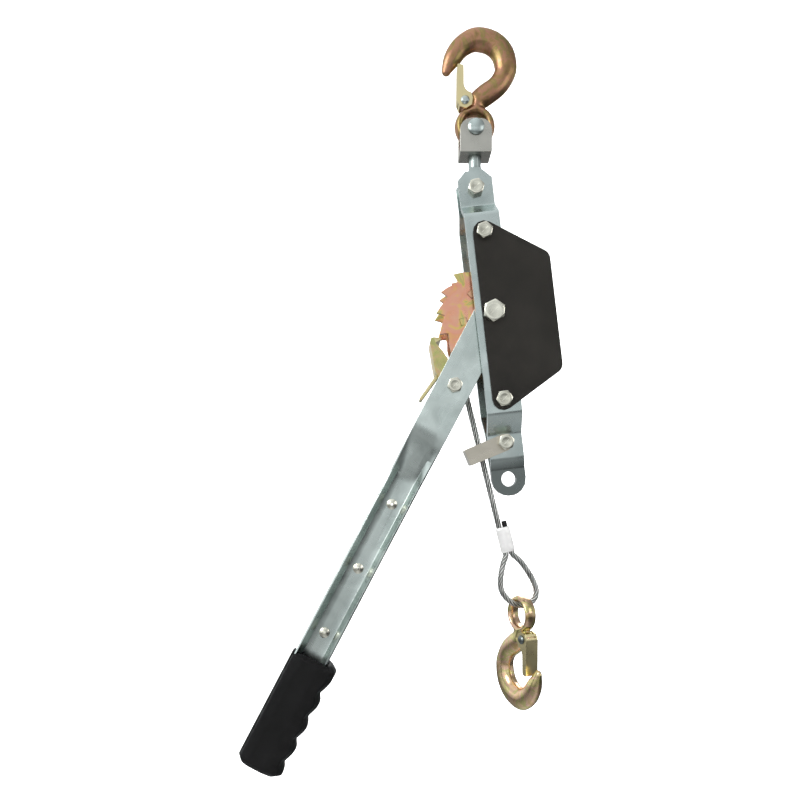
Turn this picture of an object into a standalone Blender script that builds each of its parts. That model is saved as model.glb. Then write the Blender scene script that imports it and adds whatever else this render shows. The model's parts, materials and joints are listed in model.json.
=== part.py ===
"""Come along winch, hanging from its top hook. Metres, +Z up.

The origin is the saddle of the top hook, where a bar or a chain carries the winch. X runs to the right,
and Y runs along the axle, with the near strap at -Y and the far strap at +Y.
"""

import math

import bmesh
import bpy
from mathutils import Matrix, Vector

MM = 0.001
GAP = 0.3  # between pieces that touch, in mm like every size below

# Places in the XZ plane
EYE_Z = -65.1  # centre of the top hook's eye
HEAD_X = -1.2  # the vertical line of the clevis pin, the swivel stud and the top bolt
PIN_Z = -69.9
LOOP_EYE_OUTER, LOOP_EYE_INNER = 15.9, 10.5  # the bottom hook's eye, which hangs in the rope's loop
AXLE = (11.5, -229.7)
FRAME_TILT = 6.7  # degrees that the straps lean, the top to the left
HANDLE_TILT = 27.75  # degrees between the handle and straight down
ROPE_TILT = 14.0  # degrees between the rope and straight down

# Places along the straps, counted down from the axle
STRAP_TOP, TOP_BOLT, UPPER_BOLT, LOWER_BOLT = -124.0, -109.0, -66.5, 72.0
KEEPER_BOLT, END_HOLE, STRAP_END = 107.0, 138.5, 153.0

# Distances from the middle plane, along Y
DRUM_HALF, WHEEL_IN, WHEEL_OUT = 11.7, 12.0, 16.0
CHEEK_MID, CHEEK_THICK = 18.0, 2.0
STRAP_MID, STRAP_THICK, STRAP_WIDTH = 23.0, 4.0, 29.0
GUARD_IN, GUARD_OUT = 25.3, 26.8

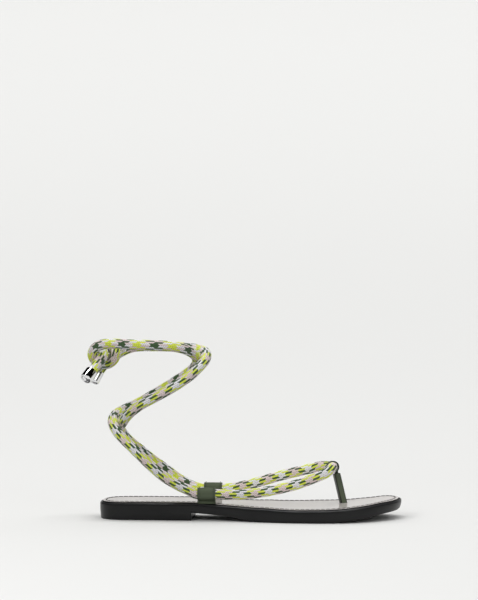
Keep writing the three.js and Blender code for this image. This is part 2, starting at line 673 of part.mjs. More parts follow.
// Metal tip: a cup over the rope's end, its closed end a rim round a shallow recess
function tipGeometry({ curve, length }) {
  const bore = ROPE_RADIUS + GAP;
  const outside = bore + TIP_WALL;
  const edge = TIP_WALL / 2;
  const floor = TIP_LENGTH - TIP_BORE_DEPTH;
  const profile = [
    [0, TIP_RECESS],
    [outside - TIP_RIM - edge, TIP_RECESS],
    [outside - TIP_RIM, 0],
    [outside - edge, 0],
    [outside, edge],
    [outside, TIP_LENGTH],
    [bore, TIP_LENGTH],
    [bore, floor],
    [0, floor],
  ].map(([radius, height]) => new THREE.Vector2(radius, height));
  const end = curve.getPointAt(1);
  const backwards = curve.getTangentAt(1 - TIP_BORE_DEPTH / 2 / length).negate();
  const turn = new THREE.Quaternion().setFromUnitVectors(new THREE.Vector3(0, 1, 0), backwards);
  const base = end.addScaledVector(backwards, -floor - GAP);
  return new THREE.LatheGeometry(profile, TIP_SEGMENTS)
    .applyQuaternion(turn)
    .translate(base.x, base.y, base.z);
}

// Materials
const material = (color, roughness, metalness = 0) => () =>
  new THREE.MeshStandardMaterial({ color, roughness, metalness });
const blackSole = material(0x17171a, 0.42);
const blackEdge = material(0x1b1b1d, 0.55);
const paleLeather = material(0xd9d3cf, 0.35);
const greenLeather = material(0x4b5541, 0.5);
const braid = material(0xb4bb93, 0.8);
const chrome = material(0xd8dadd, 0.12, 1);

// Sandal, its origin under the middle of the sole
const sandal = new THREE.Group();
function addPiece(name, geometry, finish) {
  const mesh = new THREE.Mesh(geometry, finish());
  mesh.name = name;
  sandal.add(mesh);
}
addPiece('outsole', outsoleGeometry(), blackSole);
addPiece('insole_board', insoleGeometry(BOARD_BOTTOM, BOARD_TOP), blackEdge);
addPiece('insole_cover', insoleGeometry(COVER_BOTTOM, COVER_TOP), paleLeather);
addPiece('toe_post', toePostGeometry(), greenLeather);
addPiece('toe_loop', toeLoopGeometry(), greenLeather);
addPiece('side_loop_outer', sideLoopGeometry(OUTER_LOOP), greenLeather);
addPiece('side_loop_inner', sideLoopGeometry(INNER_LOOP), greenLeather);
addPiece('rope_wrap', ropeWrapGeometry(), braid);
addPiece('rope_end_outer', ropeEndGeometry(OUTER_STRAND), braid);
addPiece('rope_end_inner', ropeEndGeometry(INNER_STRAND), braid);
addPiece('cord_tip_outer', tipGeometry(OUTER_STRAND), chrome);
addPiece('cord_tip_inner', tipGeometry(INNER_STRAND), chrome);

const sides = OUTLINE_POINTS.map((point) => point.y);
sandal.position.set(-SOLE_LENGTH / 2, -(Math.max(...sides) + Math.min(...sides)) / 2, 0);

export default sandal;
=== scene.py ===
"""Wrap sandal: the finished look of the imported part, laid out as a Blender add-on.

Metres, in the part's own frame: +X from heel to toe, +Y to the inner side of the
right foot, +Z up, with the origin on the floor under the middle of the sole.
"""

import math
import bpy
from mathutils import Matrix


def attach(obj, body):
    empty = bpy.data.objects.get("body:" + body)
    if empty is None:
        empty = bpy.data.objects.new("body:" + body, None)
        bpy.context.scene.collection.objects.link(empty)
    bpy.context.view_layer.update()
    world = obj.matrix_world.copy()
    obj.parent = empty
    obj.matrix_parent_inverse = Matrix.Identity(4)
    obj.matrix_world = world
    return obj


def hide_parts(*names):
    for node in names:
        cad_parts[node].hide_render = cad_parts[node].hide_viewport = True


bl_info = {
    "name": "Wrap Sandal",
    "version": (1, 0, 0),
    "blender": (4, 5, 0),
    "location": "View3D > Sidebar > Sandal",
    "description": "Builds a thong sandal with a braided rope wrapped round the ankle",
    "category": "Add Mesh",
}

import bmesh
import bpy
import numpy as np
from mathutils import Matrix, Vector

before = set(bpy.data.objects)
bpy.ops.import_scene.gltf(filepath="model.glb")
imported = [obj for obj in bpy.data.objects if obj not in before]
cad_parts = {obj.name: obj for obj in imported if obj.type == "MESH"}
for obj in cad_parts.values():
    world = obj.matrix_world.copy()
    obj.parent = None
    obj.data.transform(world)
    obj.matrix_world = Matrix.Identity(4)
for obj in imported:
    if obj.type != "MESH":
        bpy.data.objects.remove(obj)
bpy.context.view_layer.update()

MM = 0.001

# The sole's own measures, in millimetres from the heel
SOLE_LENGTH = 251.0
BALL_WIDTH = 89.0
HEEL_WIDTH = 51.0
SOLE_THICKNESS = 9.0
HEEL_LIFT = 6.4
HEEL_LENGTH = 78.0
BREAST_DRAFT = 0.3
TOE_SPRING = 7.0
FOOTBED_DISH = 0.5
HEEL_TO_ORIGIN = np.array((-125.5, -1.63, 0.0))

# Share of the sole's length, then the half width of the inner and of the outer side, where
# 0 is the heel's half width and 1 the ball's
OUTLINE = np.array((
    (0.00, 0.00, 0.00), (0.16, 0.00, 0.00), (0.35, -0.10, 0.10), (0.45, 0.03, 0.33),
    (0.55, 0.42, 0.60), (0.65, 0.84, 0.82), (0.72, 1.00, 0.86), (0.80, 1.03, 0.76),
    (0.88, 0.98, 0.55), (1.00, 0.80, 0.10),
))

# Profile: shares of the heel's length and of the rest, then of the heel lift, the toe
# spring, the thickness and the dish
PROFILE = np.array((
    (0.00, 0.000, 1.000, 0.00, 0.845, 0.0), (0.53, 0.000, 1.000, 0.00, 0.890, 1.0),
    (1.01, 0.000, 1.000, 0.00, 0.900, 0.9), (1.00, 0.080, 0.875, 0.00, 0.905, 0.8),
    (1.00, 0.165, 0.672, 0.00, 0.960, 0.7), (1.00, 0.240, 0.375, 0.00, 1.100, 0.5),
    (1.00, 0.307, 0.094, 0.00, 1.220, 0.4), (1.00, 0.352, 0.000, 0.00, 1.270, 0.4),
    (1.00, 0.420, 0.000, 0.00, 1.195, 0.4), (1.00, 0.520, 0.000, 0.00, 1.145, 0.4),
    (1.00, 0.625, 0.000, 0.00, 1.170, 0.4), (1.00, 0.727, 0.000, 0.143, 1.135, 0.4),
    (1.00, 0.790, 0.000, 0.33, 1.110, 0.4), (1.00, 0.841, 0.000, 0.47, 1.100, 0.3),
    (1.00, 0.881, 0.000, 0.60, 1.100, 0.2), (1.00, 0.915, 0.000, 0.77, 1.050, 0.1),
    (1.00, 1.000, 0.000, 1.00, 0.960, 0.0),
))

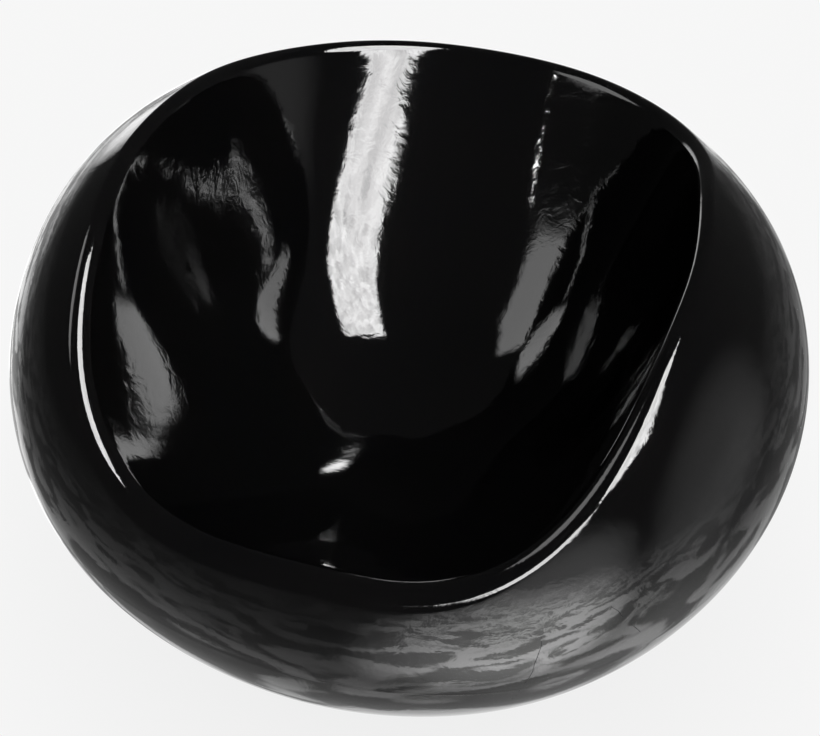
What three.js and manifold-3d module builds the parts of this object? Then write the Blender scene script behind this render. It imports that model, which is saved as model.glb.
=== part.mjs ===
// Rocking lounge chair: a flattened-sphere body moulded in two glass-fibre halves, with a smooth seat hollow,
// a rolled rim, a laminated joint inside the seam and a cross of two slotted plywood ribs under the seat.
// Millimetres, +Z up, the sitter looks along -Y, the floor is z = 0.
import * as THREE from "three";
import { mergeVertices } from "three/addons/utils/BufferGeometryUtils.js";
import Module from "manifold-3d";

// ---------- driving dimensions ----------
const BODY_RADIUS = 460; // half the width of the body at its widest
const BODY_FLATNESS = 0.66; // half height of the full spheroid over its radius
const TILT_DEG = 6; // the body leans forward about X when it stands empty
const FLAT_DEPTH = 4.1; // height trimmed off the underside where it stands
const SHELL = 5.5; // laminate thickness
const GAP = 0.3; // bond line or running gap between neighbouring pieces
const SEAM = 3.0; // height of the filled seam at the widest line
const RING_THICK = 4.5; // laminated joint ring inside the seam
const RING_HALF_HEIGHT = 34;
const BASE_DOUBLER_THICK = 9;
const BASE_DOUBLER_RADIUS = 190;
const SEAT_DOUBLER_THICK = 4.5;
const SEAT_DOUBLER_RINGS = 5; // how many of the hollow's section steps it covers
const RIB_THICK = 15;
const RIB_HALF_SPAN = 235;
const RIB_FORWARD = 52; // the crossing rib stands this far forward of the middle

// Plan radius of the rim crest about the middle, over the body radius, as a cosine series (0 = back).
const CREST = [0.7955, -0.0127, 0.1468, -0.0202, -0.012, 0.0066, -0.0078, 0.0071];
// How far the outside swells (+) or is drawn in (-) just below the rim, as a cosine series.
const SWELL = [0.0187, -0.0042, -0.0349, 0.0224];
const SWELL_REACH = 0.35;
// Roll radius of the rim, wall angle at the rim, wall handle and floor curvature, as cosine series.
const ROLL = [0.031, -0.0051, 0.0067, -0.0025, -0.0002];
const WALL_DEG = [62.5, 3, -17.5];
const WALL_HANDLE = [0.4075, 0.125, 0.0675];
const FLOOR_CURVE = [1.35, 0, 0.05];
const FLOOR_HEIGHT = -0.27; // of the middle of the hollow, from the middle of the spheroid
const FLOOR_SLOPE = 0.0; // of the middle of the hollow toward the back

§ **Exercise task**
Going down the listing above, begin printing at the line with "obj.parent = None" and finish with the line with "HEEL_TO_ORIGIN = np.array((-125.5, -1.63, 0.0))", exactly as they appear.

§ **Full response**
    obj.parent = None
    obj.data.transform(world)
    obj.matrix_world = Matrix.Identity(4)
for obj in imported:
    if obj.type != "MESH":
        bpy.data.objects.remove(obj)
bpy.context.view_layer.update()

MM = 0.001

# The sole's own measures, in millimetres from the heel
SOLE_LENGTH = 251.0
BALL_WIDTH = 89.0
HEEL_WIDTH = 51.0
SOLE_THICKNESS = 9.0
HEEL_LIFT = 6.4
HEEL_LENGTH = 78.0
BREAST_DRAFT = 0.3
TOE_SPRING = 7.0
FOOTBED_DISH = 0.5
HEEL_TO_ORIGIN = np.array((-125.5, -1.63, 0.0))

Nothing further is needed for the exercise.